Вероятно, так бы и прошла ее жизнь - бесприданной женой среди родственников постылого мужа, не упускающих случая попрекнуть куском хлеба, - если бы не обнаружившийся у нее еще в раннем детстве Дар. А Дар этот случился весьма неприятен: одного взгляда на человека ей хватало для того, чтобы определить - говорит он правду или же лжет. До поры до времени, пока она пасла гусей да бегала с прочими детьми по пыльной улице, проблемой это не являлось. Разве что пацанва в ее присутствии остерегалась рассказывать совсем уж откровенные небылицы, чтобы не нарваться на презрительное фырканье. Но однажды, когда ей исполнилось лет, наверное, тринадцать, она стала свидетелем спора между Келлой и местным толстосумом Качером. Толстосум, жадный как барсук, нещадно моривший своих работников и дрожавший над каждым грошем (а между тем, как всем доподлинно известно, державший в подвале огромные сундуки, набитые золотом), пользовался дружной деревенской нелюбовью. Хитроватый и всегда себе на уме, в этот раз он попытался заплатить Келле за лечение заболевшей маститом коровы вместо пяти оговоренных грошей три, утверждая, что дал ей вперед задаток. Ведьма, целую ночь проведшая рядом с больным животным и качающаяся от недосыпа, пыталась слабо протестовать, но большой и шумный Качер просто не давал сказать ей ни слова, громко и обильно возмущаясь по поводу падения нравов и нечестности людей в целом и ведьмы в частности. На шум собрались соседи. Всем было ясно, что Качер в очередной раз пытается надуть Келлу, но вступаться за нее не спешили: портить отношения с владельцем едва ли не четверти всех пахотных земель в округе не хотелось никому.

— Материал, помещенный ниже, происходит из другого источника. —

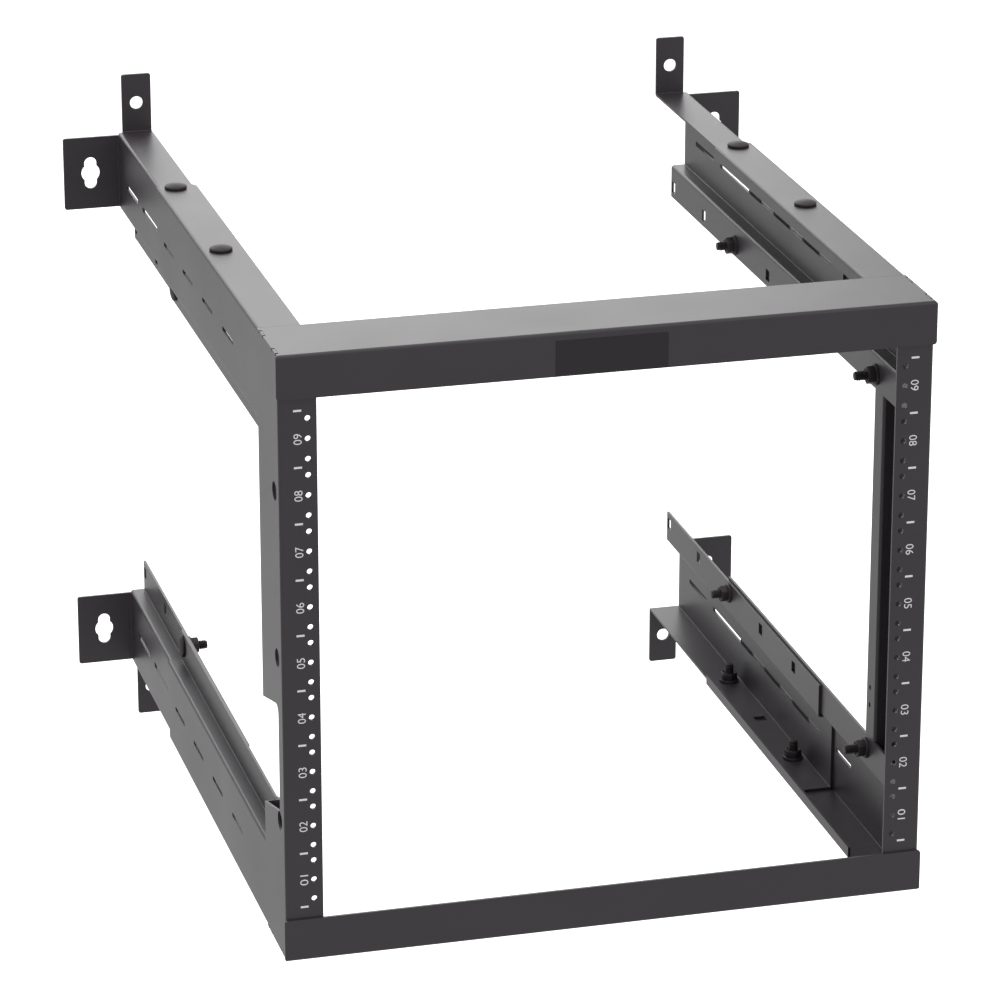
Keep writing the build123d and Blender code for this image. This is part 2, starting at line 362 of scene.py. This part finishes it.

Качер уже почти вытолкал за ворота едва не плачущую Келлу, когда Танна, гнавшая стаю гусей на пруд, бросила хворостину и решительно протолкалась через небольшую толпу.

– Ты врешь! - звонким голоском заявила она. Ее губы тряслись от возмущения. - Ты обещал ей пять монет и ничего на давал заранее! Ты врешь еще хуже, чем Ведел вчера на речке! - Ведел был ее другом и еще одним кандидатом в женихи, хотя она об этом и не знала. - Все же видят, что ты врешь!

– Да? - ухмыльнулся неприятно пораженный, но не подавший виду Качер. - Ты-то откуда знаешь? Подслушивала под забором, что ли?

– Нет! - уже тише ответила Танна. Внезапно она осознала, что сказать ей, в сущности, нечего. Желтые прожилки лжи в глазах Качера были очевидна только ей. Она уже не раз с изумлением убеждалась, что другие не видят таких очевидных вещей. Но отступать было некуда. - Я тебя насквозь вижу!